Questo aneddoto del tutto secondario della mia esperienza liceale è per qualche motivo stampato a fuoco vivo nella mia memoria. Per cui, senza troppa sorpresa, si è materializzato davanti ai miei occhi mentre leggevo il bellissimo La stanza profonda di Vanni Santoni (edito da Laterza). Un libro che andrebbe letto da tutti i giocatori di ruolo, ma non solo.

Si tratta di uno strano ibrido tra memoir, romanzo e saggio, tutto scritto in seconda persona, che prende le mosse da una situazione archetipica: il ritorno alla casa natale, una cantina da svuotare, i ricordi che escono fuori dalle fottute pareti. La cornice narrativa è in realtà solo una scusa per un viaggio nella memoria tra gli anni ’80 e gli anni 2000: dalla scoperta dei giochi di ruolo alla ricerca disperata di giocatori (un’impresa non da poco in un paese di provincia), fino ad arrivare alla cristallizzazione di un gruppo fisso che frequenterà per decenni la stanza profonda del titolo – che poi non è altro che la più classica delle cantine. Tutt’attorno il mondo che cambia, le vite che evolvono, le amicizie che vanno e vengono, la provincia italiana (toscana nello specifico, ma il discorso è universale) che si svuota di persone e significato.
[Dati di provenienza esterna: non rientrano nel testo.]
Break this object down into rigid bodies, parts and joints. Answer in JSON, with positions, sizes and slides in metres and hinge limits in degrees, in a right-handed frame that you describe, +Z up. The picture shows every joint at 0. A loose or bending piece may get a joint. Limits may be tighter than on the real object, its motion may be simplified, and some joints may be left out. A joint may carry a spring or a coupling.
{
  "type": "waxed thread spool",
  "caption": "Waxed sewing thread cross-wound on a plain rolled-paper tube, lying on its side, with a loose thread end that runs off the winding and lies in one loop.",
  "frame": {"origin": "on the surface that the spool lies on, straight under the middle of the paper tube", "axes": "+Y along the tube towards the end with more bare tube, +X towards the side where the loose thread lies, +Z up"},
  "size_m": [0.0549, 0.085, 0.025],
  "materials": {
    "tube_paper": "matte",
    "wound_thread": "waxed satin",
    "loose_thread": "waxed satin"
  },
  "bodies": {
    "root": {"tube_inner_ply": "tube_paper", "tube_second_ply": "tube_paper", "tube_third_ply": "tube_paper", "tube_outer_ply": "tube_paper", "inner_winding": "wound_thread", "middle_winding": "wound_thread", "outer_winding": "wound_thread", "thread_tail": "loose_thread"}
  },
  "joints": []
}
La stanza profonda è rimasto nella mia lista di libri da leggere per molto tempo. Ne avevo sentito parlare parecchio nei mesi successivi alla sua uscita, nel 2017, al punto da incuriosirmi anche se non ero mai stato un giocatore di ruolo. Il mio sesto senso nerd, però, mi aveva suggerito che in quel libro avrei potuto trovare qualcosa di interessante. E in effetti così è stato.
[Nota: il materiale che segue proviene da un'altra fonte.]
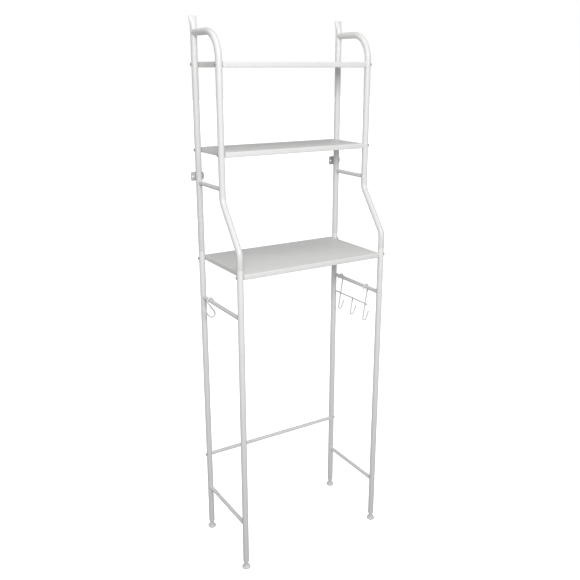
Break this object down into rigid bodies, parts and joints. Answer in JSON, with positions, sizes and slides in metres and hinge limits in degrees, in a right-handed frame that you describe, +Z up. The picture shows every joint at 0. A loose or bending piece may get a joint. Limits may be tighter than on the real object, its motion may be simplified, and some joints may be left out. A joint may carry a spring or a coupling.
{
  "type": "over the toilet storage rack",
  "caption": "White tube-frame rack that stands over a toilet, with sheet-metal shelves above the tank, arched front tubes, wall brackets, levelling feet and hooks hung on the side bars.",
  "frame": {"origin": "on the floor, in the middle of the rectangle of the four leg axes, under the centre of the bounding box to within a few millimetres", "axes": "+X to the right as seen from the front, -Y is the front, +Y is the wall side, +Z up"},
  "size_m": [0.5215, 0.269, 1.607],
  "materials": {
    "white_coat": "smooth semi-gloss white powder coat",
    "coated_wire": "smooth semi-gloss white coated wire",
    "grey_plastic": "matte light grey moulded plastic",
    "zinc_steel": "dull zinc plated",
    "plain_steel": "plain drawn tube"
  },
  "bodies": {
    "frame": {"bottom_shelf": "white_coat", "left_crossbar_screw": "zinc_steel", "left_floor_bar": "white_coat", "left_front_bottom_shelf_screw": "zinc_steel", "left_front_connector": "plain_steel", "left_front_leg": "white_coat", "left_front_leg_insert": "grey_plastic", "left_front_middle_shelf_screw": "zinc_steel", "left_front_top_shelf_screw": "zinc_steel", "left_front_upper_tube": "white_coat", "left_hook_bar": "white_coat", "left_rear_bottom_shelf_screw": "zinc_steel", "left_rear_connector": "plain_steel", "left_rear_leg": "white_coat", "left_rear_leg_insert": "grey_plastic", "left_rear_middle_shelf_screw": "zinc_steel", "left_rear_top_shelf_screw": "zinc_steel", "left_rear_upper_upright": "white_coat", "left_upper_side_bar": "white_coat", "left_wall_bracket": "zinc_steel", "middle_shelf": "white_coat", "rear_crossbar": "white_coat", "right_crossbar_screw": "zinc_steel", "right_floor_bar": "white_coat", "right_front_bottom_shelf_screw": "zinc_steel", "right_front_connector": "plain_steel", "right_front_leg": "white_coat", "right_front_leg_insert": "grey_plastic", "right_front_middle_shelf_screw": "zinc_steel", "right_front_top_shelf_screw": "zinc_steel", "right_front_upper_tube": "white_coat", "right_hook_bar": "white_coat", "right_rear_bottom_shelf_screw": "zinc_steel", "right_rear_connector": "plain_steel", "right_rear_leg": "white_coat", "right_rear_leg_insert": "grey_plastic", "right_rear_middle_shelf_screw": "zinc_steel", "right_rear_top_shelf_screw": "zinc_steel", "right_rear_upper_upright": "white_coat", "right_upper_side_bar": "white_coat", "right_wall_bracket": "zinc_steel", "top_shelf": "white_coat"},
    "hook_rack": {"hook_rack_back_hanger": "coated_wire", "hook_rack_cross_wire": "coated_wire", "hook_rack_front_hanger": "coated_wire", "hook_rack_middle_hook": "coated_wire"},
    "s_hook": {"s_hook": "coated_wire"},
    "left_front_foot_body": {"left_front_foot": "grey_plastic"},
    "left_rear_foot_body": {"left_rear_foot": "grey_plastic"},
    "right_front_foot_body": {"right_front_foot": "grey_plastic"},
    "right_rear_foot_body": {"right_rear_foot": "grey_plastic"}
  },
  "joints": [
    {"name": "hook_rack_swing", "type": "hinge", "parent": "frame", "child": "hook_rack", "pos_m": [0.24, 0.0145, 0.8118], "axis": [0, 1, 0], "range_deg": [-75, 75]},
    {"name": "s_hook_swing", "type": "hinge", "parent": "frame", "child": "s_hook", "pos_m": [-0.24, 0.0745, 0.8113], "axis": [0, 1, 0], "range_deg": [-75, 75]},
    {"name": "left_front_foot_level", "type": "slide", "parent": "frame", "child": "left_front_foot_body", "axis": [0, 0, -1], "range_m": [0, 0.01]},
    {"name": "left_rear_foot_level", "type": "slide", "parent": "frame", "child": "left_rear_foot_body", "axis": [0, 0, -1], "range_m": [0, 0.01]},
    {"name": "right_front_foot_level", "type": "slide", "parent": "frame", "child": "right_front_foot_body", "axis": [0, 0, -1], "range_m": [0, 0.01]},
    {"name": "right_rear_foot_level", "type": "slide", "parent": "frame", "child": "right_rear_foot_body", "axis": [0, 0, -1], "range_m": [0, 0.01]}
  ]
}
Innanzitutto, ci ho trovato i giochi di ruolo. Quella che ho raccontato in apertura è stata davvero la mia unica esperienza diretta, anche se negli anni ho sempre desiderato riprovarci: ma, un po’ come il protagonista de La stanza profonda, non ho mai trovato le persone giuste – oppure non nel numero sufficiente, o ancora non con abbastanza tempo a disposizione. Leggere questo libro è stata una piacevole immersione in quel mondo e nelle sue dinamiche: è strano, ma Santoni mi ha sbloccato dei ricordi che non avevo. Una buona parte del volume, comunque, è dedicata alla storia dei giochi di ruolo: sono parti piacevoli da leggere, inserite perfettamente nel testo e che, insieme alle note a piè di pagina, costituiscono la quota “saggio” del libro.

(Devo comunque specificare che, soprattutto durante l’adolescenza, ho giocato a diversi videogiochi di ruolo. Ovviamente non è la stessa cosa, ma sicuramente conoscere l’ambito videoludico aiuta nella comprensione di certe parti del libro. E comunque, vedere citato Monkey Island a un certo punto mi ha emozionato)
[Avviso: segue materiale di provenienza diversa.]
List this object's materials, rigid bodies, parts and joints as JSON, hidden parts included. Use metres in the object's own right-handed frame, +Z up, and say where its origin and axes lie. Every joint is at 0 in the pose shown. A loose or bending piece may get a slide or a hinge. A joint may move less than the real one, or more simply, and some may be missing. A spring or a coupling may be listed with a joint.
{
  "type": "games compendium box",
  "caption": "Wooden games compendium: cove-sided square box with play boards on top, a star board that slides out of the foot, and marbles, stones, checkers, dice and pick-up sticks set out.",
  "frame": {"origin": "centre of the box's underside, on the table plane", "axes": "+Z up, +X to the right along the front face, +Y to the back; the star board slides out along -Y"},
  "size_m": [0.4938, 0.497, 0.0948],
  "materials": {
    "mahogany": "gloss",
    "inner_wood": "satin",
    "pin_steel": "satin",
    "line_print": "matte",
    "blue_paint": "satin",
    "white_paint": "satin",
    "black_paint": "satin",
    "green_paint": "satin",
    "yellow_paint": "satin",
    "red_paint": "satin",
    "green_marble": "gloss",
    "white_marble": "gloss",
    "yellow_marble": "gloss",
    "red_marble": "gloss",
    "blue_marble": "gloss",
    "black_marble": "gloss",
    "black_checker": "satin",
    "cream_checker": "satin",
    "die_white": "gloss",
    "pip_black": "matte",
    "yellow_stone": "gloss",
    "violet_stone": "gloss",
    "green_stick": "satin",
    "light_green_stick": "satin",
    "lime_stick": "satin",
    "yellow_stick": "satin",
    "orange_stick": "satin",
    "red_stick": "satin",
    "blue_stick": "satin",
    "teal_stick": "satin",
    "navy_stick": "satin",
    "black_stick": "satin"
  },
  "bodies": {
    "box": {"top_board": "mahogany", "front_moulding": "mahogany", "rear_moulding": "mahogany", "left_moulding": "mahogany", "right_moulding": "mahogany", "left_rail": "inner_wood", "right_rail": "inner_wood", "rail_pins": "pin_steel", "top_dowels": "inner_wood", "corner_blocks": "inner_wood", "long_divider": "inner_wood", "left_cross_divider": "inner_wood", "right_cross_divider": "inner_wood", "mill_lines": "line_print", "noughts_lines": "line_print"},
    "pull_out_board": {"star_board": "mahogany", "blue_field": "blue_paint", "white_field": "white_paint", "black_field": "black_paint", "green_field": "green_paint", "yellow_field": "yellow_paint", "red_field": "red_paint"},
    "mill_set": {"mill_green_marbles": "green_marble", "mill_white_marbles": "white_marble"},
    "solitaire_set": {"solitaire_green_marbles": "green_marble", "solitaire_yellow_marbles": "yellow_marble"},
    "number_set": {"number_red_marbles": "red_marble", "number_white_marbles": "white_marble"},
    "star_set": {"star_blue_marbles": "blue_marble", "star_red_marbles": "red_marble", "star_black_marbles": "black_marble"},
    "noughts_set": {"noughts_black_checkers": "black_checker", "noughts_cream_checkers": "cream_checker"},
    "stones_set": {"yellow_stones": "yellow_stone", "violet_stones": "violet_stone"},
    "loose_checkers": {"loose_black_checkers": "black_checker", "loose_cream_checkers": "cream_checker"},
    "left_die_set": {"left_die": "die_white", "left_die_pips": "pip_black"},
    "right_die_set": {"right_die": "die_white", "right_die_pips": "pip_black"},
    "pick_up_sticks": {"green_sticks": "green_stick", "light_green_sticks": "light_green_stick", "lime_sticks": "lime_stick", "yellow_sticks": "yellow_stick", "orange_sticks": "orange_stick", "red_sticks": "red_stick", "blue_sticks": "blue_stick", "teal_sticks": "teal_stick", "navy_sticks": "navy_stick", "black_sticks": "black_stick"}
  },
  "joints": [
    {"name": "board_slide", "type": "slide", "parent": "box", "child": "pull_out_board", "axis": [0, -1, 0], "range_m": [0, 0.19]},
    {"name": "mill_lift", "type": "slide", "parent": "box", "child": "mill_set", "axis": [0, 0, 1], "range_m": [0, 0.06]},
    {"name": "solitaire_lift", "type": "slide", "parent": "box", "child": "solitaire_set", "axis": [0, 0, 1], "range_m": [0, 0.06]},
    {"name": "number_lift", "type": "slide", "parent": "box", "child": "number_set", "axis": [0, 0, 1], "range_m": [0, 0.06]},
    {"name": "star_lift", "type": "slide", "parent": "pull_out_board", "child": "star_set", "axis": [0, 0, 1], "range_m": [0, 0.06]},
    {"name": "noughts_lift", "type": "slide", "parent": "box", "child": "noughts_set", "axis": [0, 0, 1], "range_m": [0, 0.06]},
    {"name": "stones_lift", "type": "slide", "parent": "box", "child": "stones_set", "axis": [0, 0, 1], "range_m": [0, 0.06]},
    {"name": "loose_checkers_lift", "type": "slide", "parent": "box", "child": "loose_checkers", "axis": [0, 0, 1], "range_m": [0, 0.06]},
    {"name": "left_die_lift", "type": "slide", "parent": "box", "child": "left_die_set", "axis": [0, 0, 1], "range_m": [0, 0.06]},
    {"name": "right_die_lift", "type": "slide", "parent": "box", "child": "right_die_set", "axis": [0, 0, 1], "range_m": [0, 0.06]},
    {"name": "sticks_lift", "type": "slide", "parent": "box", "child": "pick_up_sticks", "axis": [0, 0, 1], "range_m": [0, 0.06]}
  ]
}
Ci ho trovato poi una rievocazione struggente della vita di provincia, un tema che mi è sempre molto caro. Le difficoltà e i pregiudizi cui vanno incontro i protagonisti sono cose note a chiunque sia cresciuto in contesti simili. Anche la voglia di andarsene – “nel capoluogo” mai nominato, oppure all’estero, come il membro del gruppo che finisce a lavorare all’Electronic Arts a Londra – è un sentimento trasversale e generazionale. E con essa la paura di tornare, ben esemplificata da questo passaggio magnifico:

E sì, pensi mentre amministri la fine di quello scontro, sembrava quasi che voi, voi rimasti, foste ancora tutti lì per il gioco; o meglio il gioco rappresentava l’ostinazione di alcuni, la prudenza di altri, la necessità di altri ancora, di rimanere nella terra desolata, e anche tu, del resto, non te ne eri già andato nel capoluogo? E quante volte avevi considerato l’idea di spostarti ancora più in là, di lasciare l’Italia, ma non sarebbe stato spaventoso, poi, rientrare? Se ti capita di dover tornare, hai bisogno di un’Itaca, non di una Mordor…

Infine ci ho trovato, filtrata dalla consapevolezza dell’età adulta, tanta malinconia per il tempo che passa. E questa cosa mi faceva impazzire già a quindici anni, figuriamoci adesso che comincio ad avere a pieno titolo il diritto di provare questo sentimento. Troppa tristezza? Per fortuna ci viene in soccorso questa citazione di Dostoevskij con cui si chiude il libro: In ogni caso non abbandonate mai il tavolo da gioco, perché il giorno che lo farete la festa sarà finita e sarete diventati inesorabilmente vecchi.

Insomma, leggere La stanza profonda è stato bello e pieno di spunti di riflessione. Forse non è un libro semplicissimo da leggere – dovete entrare in sintonia con lo stile dell’autore, che sulle prime può essere un po’ complesso da seguire – ma se il mondo dei giochi di ruolo vi interessa anche solo minimamente, questo è un libro che dovete avere. 

E se questo tema non vi interessa? Se, come me, non ci avete praticamente mai giocato? Be’, vi confesso che Vanni Santoni è riuscito in un’impresa da grande scrittore, di cui in pochi possono fregiarsi (nel mio caso Stephen King, per dirne uno): farmi provare nostalgia di qualcosa che non ho mai vissuto.